§ **TASK DIRECTIONS**
Repeat all of the records verbatim.

§ **PROVIDED RECORDS**
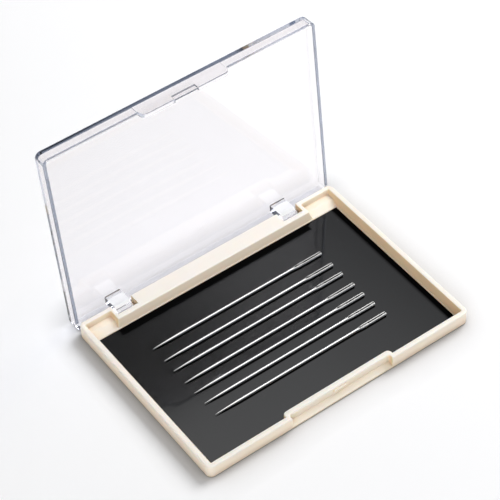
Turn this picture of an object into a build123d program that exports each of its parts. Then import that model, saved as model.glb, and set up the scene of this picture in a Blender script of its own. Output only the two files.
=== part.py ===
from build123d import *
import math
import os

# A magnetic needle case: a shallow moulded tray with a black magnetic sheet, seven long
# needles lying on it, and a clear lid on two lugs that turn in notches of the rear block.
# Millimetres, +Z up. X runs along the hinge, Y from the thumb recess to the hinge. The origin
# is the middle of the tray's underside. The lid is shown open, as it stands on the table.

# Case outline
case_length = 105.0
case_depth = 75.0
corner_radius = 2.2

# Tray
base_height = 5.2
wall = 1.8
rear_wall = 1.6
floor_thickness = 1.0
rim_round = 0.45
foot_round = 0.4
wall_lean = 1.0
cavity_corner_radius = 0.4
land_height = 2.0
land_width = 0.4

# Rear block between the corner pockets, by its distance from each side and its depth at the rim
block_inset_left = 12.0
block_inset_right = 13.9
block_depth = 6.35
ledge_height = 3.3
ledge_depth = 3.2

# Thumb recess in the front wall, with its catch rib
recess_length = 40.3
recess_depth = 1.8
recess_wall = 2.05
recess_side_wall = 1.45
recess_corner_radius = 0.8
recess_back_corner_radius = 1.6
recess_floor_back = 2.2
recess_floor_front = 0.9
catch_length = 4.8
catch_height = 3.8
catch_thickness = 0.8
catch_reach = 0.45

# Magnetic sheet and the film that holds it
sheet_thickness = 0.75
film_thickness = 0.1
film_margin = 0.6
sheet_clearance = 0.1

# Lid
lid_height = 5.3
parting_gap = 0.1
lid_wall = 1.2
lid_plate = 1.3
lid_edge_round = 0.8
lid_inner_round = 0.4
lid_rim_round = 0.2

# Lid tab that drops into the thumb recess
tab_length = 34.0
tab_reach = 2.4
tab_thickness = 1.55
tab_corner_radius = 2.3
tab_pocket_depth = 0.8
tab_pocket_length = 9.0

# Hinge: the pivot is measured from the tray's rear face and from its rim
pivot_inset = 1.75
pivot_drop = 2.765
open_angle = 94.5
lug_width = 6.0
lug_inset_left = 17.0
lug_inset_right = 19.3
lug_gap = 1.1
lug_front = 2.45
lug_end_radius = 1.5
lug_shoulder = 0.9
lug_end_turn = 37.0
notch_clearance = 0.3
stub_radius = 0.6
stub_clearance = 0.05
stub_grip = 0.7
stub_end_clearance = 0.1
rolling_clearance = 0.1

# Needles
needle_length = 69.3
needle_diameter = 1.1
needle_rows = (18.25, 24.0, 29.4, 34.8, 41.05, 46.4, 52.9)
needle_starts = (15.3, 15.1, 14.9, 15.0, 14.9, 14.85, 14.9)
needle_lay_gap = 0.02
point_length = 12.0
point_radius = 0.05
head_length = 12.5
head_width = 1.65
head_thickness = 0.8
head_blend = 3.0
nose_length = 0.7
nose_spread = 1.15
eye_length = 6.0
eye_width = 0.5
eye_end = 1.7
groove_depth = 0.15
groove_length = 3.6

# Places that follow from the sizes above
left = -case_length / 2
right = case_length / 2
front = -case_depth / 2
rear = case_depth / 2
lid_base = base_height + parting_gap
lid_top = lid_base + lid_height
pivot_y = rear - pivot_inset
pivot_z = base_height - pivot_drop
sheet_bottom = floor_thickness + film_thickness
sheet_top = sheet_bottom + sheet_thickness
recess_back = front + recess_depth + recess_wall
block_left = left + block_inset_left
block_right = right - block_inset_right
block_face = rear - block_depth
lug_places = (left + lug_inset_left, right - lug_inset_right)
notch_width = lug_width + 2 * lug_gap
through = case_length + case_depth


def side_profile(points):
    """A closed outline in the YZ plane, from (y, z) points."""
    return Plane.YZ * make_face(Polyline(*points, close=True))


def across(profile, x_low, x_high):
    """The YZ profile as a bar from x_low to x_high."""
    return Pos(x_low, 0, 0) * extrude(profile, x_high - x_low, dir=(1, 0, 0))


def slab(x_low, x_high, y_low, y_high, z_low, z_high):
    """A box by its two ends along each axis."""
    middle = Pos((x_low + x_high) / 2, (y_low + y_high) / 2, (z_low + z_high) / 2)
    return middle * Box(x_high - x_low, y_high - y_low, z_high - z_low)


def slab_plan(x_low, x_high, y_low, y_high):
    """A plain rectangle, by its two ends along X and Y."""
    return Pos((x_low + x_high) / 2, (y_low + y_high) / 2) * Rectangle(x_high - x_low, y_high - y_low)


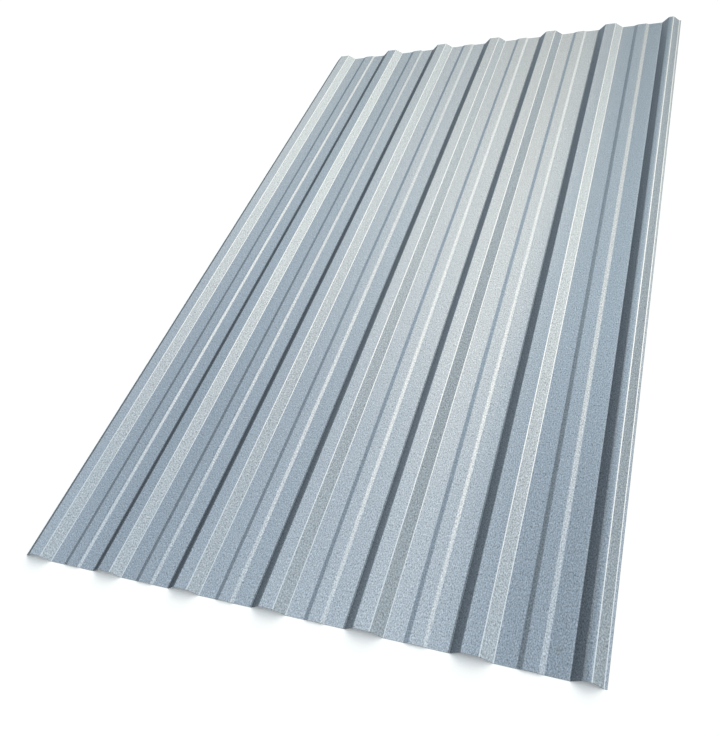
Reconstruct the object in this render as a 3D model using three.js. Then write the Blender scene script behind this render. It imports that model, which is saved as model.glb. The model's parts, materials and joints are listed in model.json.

§ **TASK RESPONSE**
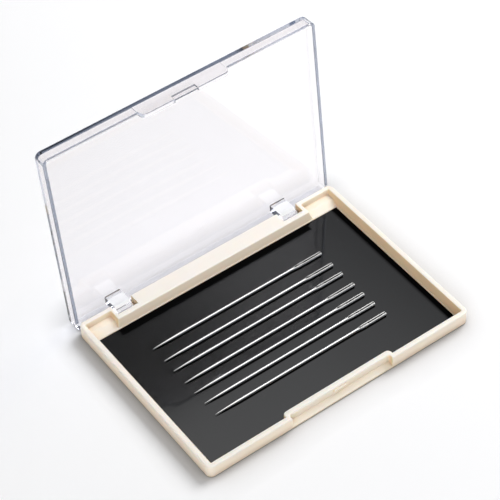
Turn this picture of an object into a build123d program that exports each of its parts. Then import that model, saved as model.glb, and set up the scene of this picture in a Blender script of its own. Output only the two files.
=== part.py ===
from build123d import *
import math
import os

# A magnetic needle case: a shallow moulded tray with a black magnetic sheet, seven long
# needles lying on it, and a clear lid on two lugs that turn in notches of the rear block.
# Millimetres, +Z up. X runs along the hinge, Y from the thumb recess to the hinge. The origin
# is the middle of the tray's underside. The lid is shown open, as it stands on the table.

# Case outline
case_length = 105.0
case_depth = 75.0
corner_radius = 2.2

# Tray
base_height = 5.2
wall = 1.8
rear_wall = 1.6
floor_thickness = 1.0
rim_round = 0.45
foot_round = 0.4
wall_lean = 1.0
cavity_corner_radius = 0.4
land_height = 2.0
land_width = 0.4

# Rear block between the corner pockets, by its distance from each side and its depth at the rim
block_inset_left = 12.0
block_inset_right = 13.9
block_depth = 6.35
ledge_height = 3.3
ledge_depth = 3.2

# Thumb recess in the front wall, with its catch rib
recess_length = 40.3
recess_depth = 1.8
recess_wall = 2.05
recess_side_wall = 1.45
recess_corner_radius = 0.8
recess_back_corner_radius = 1.6
recess_floor_back = 2.2
recess_floor_front = 0.9
catch_length = 4.8
catch_height = 3.8
catch_thickness = 0.8
catch_reach = 0.45

# Magnetic sheet and the film that holds it
sheet_thickness = 0.75
film_thickness = 0.1
film_margin = 0.6
sheet_clearance = 0.1

# Lid
lid_height = 5.3
parting_gap = 0.1
lid_wall = 1.2
lid_plate = 1.3
lid_edge_round = 0.8
lid_inner_round = 0.4
lid_rim_round = 0.2

# Lid tab that drops into the thumb recess
tab_length = 34.0
tab_reach = 2.4
tab_thickness = 1.55
tab_corner_radius = 2.3
tab_pocket_depth = 0.8
tab_pocket_length = 9.0

# Hinge: the pivot is measured from the tray's rear face and from its rim
pivot_inset = 1.75
pivot_drop = 2.765
open_angle = 94.5
lug_width = 6.0
lug_inset_left = 17.0
lug_inset_right = 19.3
lug_gap = 1.1
lug_front = 2.45
lug_end_radius = 1.5
lug_shoulder = 0.9
lug_end_turn = 37.0
notch_clearance = 0.3
stub_radius = 0.6
stub_clearance = 0.05
stub_grip = 0.7
stub_end_clearance = 0.1
rolling_clearance = 0.1

# Needles
needle_length = 69.3
needle_diameter = 1.1
needle_rows = (18.25, 24.0, 29.4, 34.8, 41.05, 46.4, 52.9)
needle_starts = (15.3, 15.1, 14.9, 15.0, 14.9, 14.85, 14.9)
needle_lay_gap = 0.02
point_length = 12.0
point_radius = 0.05
head_length = 12.5
head_width = 1.65
head_thickness = 0.8
head_blend = 3.0
nose_length = 0.7
nose_spread = 1.15
eye_length = 6.0
eye_width = 0.5
eye_end = 1.7
groove_depth = 0.15
groove_length = 3.6

# Places that follow from the sizes above
left = -case_length / 2
right = case_length / 2
front = -case_depth / 2
rear = case_depth / 2
lid_base = base_height + parting_gap
lid_top = lid_base + lid_height
pivot_y = rear - pivot_inset
pivot_z = base_height - pivot_drop
sheet_bottom = floor_thickness + film_thickness
sheet_top = sheet_bottom + sheet_thickness
recess_back = front + recess_depth + recess_wall
block_left = left + block_inset_left
block_right = right - block_inset_right
block_face = rear - block_depth
lug_places = (left + lug_inset_left, right - lug_inset_right)
notch_width = lug_width + 2 * lug_gap
through = case_length + case_depth


def side_profile(points):
    """A closed outline in the YZ plane, from (y, z) points."""
    return Plane.YZ * make_face(Polyline(*points, close=True))


def across(profile, x_low, x_high):
    """The YZ profile as a bar from x_low to x_high."""
    return Pos(x_low, 0, 0) * extrude(profile, x_high - x_low, dir=(1, 0, 0))


def slab(x_low, x_high, y_low, y_high, z_low, z_high):
    """A box by its two ends along each axis."""
    middle = Pos((x_low + x_high) / 2, (y_low + y_high) / 2, (z_low + z_high) / 2)
    return middle * Box(x_high - x_low, y_high - y_low, z_high - z_low)


def slab_plan(x_low, x_high, y_low, y_high):
    """A plain rectangle, by its two ends along X and Y."""
    return Pos((x_low + x_high) / 2, (y_low + y_high) / 2) * Rectangle(x_high - x_low, y_high - y_low)


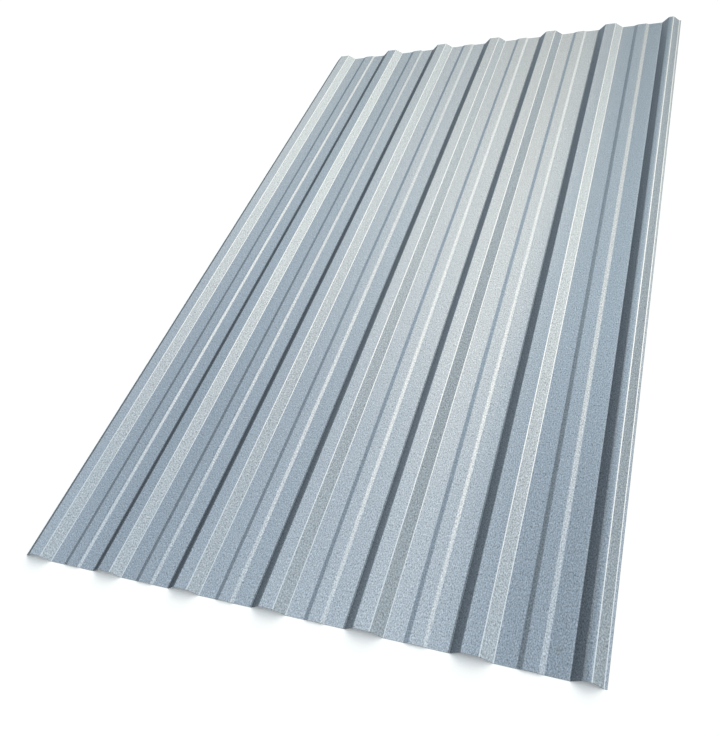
Reconstruct the object in this render as a 3D model using three.js. Then write the Blender scene script behind this render. It imports that model, which is saved as model.glb. The model's parts, materials and joints are listed in model.json.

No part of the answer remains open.